The Torrione circolare is a circular tower that remains intact despite the destruction of much of the town's artistic heritage during the 1917 earthquake. It serves as a symbol of Citerna.

The Rocca stands in the oldest part of the settlement. It was partially destroyed in 1944.

Piazza Scipione Scipioni is the central square of Citerna. The Torre civica stands in the square and contains a clock with mechanical wooden gearing dating to the 16th century.

Near Palazzo Prosperi-Vitelli in the centre of Citerna, a small arch leads to a medieval walkway running along the perimeter of the town walls. The structure has large arched openings forming a series of loggias.
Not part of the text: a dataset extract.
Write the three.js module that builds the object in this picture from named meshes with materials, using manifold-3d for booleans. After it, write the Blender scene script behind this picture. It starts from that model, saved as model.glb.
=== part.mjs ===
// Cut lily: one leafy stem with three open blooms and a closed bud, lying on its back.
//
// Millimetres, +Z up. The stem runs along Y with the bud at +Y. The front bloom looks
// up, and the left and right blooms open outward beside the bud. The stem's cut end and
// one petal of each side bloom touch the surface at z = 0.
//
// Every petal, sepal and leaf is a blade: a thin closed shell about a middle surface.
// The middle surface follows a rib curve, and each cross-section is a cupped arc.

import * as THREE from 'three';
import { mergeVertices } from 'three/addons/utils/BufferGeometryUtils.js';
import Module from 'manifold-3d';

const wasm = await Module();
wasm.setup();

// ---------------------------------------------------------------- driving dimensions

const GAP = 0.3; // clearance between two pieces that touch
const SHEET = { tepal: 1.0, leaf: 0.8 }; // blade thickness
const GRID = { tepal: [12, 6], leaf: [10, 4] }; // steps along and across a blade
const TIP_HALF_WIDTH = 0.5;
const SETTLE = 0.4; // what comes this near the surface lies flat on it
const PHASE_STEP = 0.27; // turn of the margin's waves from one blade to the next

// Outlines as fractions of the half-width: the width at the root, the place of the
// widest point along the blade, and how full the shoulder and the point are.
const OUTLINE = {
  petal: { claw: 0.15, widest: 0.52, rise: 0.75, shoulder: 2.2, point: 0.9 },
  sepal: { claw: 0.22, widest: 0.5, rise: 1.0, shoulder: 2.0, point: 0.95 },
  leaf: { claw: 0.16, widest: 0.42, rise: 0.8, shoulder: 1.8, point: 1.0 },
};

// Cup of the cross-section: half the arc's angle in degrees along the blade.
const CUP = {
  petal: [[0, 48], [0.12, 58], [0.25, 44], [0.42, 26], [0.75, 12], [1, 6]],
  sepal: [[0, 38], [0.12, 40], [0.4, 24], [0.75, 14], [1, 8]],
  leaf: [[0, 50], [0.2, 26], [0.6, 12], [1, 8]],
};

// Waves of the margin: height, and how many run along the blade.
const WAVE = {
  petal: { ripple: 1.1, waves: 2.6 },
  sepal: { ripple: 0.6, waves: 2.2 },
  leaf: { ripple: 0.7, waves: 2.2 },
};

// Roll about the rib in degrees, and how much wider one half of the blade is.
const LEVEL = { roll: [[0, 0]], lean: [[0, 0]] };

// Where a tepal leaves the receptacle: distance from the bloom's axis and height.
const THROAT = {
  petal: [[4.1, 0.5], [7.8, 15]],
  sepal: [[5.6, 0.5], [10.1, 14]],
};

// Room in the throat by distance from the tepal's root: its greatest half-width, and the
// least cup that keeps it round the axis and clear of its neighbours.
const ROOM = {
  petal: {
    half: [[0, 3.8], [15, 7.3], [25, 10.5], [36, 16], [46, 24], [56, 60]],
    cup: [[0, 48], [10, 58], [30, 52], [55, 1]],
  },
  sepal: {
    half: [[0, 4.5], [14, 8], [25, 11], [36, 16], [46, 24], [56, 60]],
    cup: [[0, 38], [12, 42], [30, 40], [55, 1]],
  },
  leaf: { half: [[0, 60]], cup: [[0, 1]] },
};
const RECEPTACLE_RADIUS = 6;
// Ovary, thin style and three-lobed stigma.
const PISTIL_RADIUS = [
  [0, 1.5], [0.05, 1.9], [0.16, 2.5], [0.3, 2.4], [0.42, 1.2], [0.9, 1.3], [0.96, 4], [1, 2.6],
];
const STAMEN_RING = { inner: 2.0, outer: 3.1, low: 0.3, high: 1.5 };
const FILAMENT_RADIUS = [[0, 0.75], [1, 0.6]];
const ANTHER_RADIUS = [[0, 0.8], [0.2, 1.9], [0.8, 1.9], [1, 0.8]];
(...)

Outside the walls near this walkway stands an ancient well known as Pozzo Vecchio, located above the Grande Cisterna.

Below the town, on a small hill, is the villa known as Il Giardino, property of the noble family Carleschi-Torriani-Tavanti.

== Notable people ==
Among the notable people of Citerna is a physician named Peverini, who is recorded to have introduced the smallpox vaccine in Italy at Citerna before the discovery of Jenner's vaccination.

Another notable person of Citerna is Orlando Orlandini, who distinguished himself during the siege of Kanizsa by personally seizing a banner from the Ottomans, for which Emperor Ferdinand II ennobled him.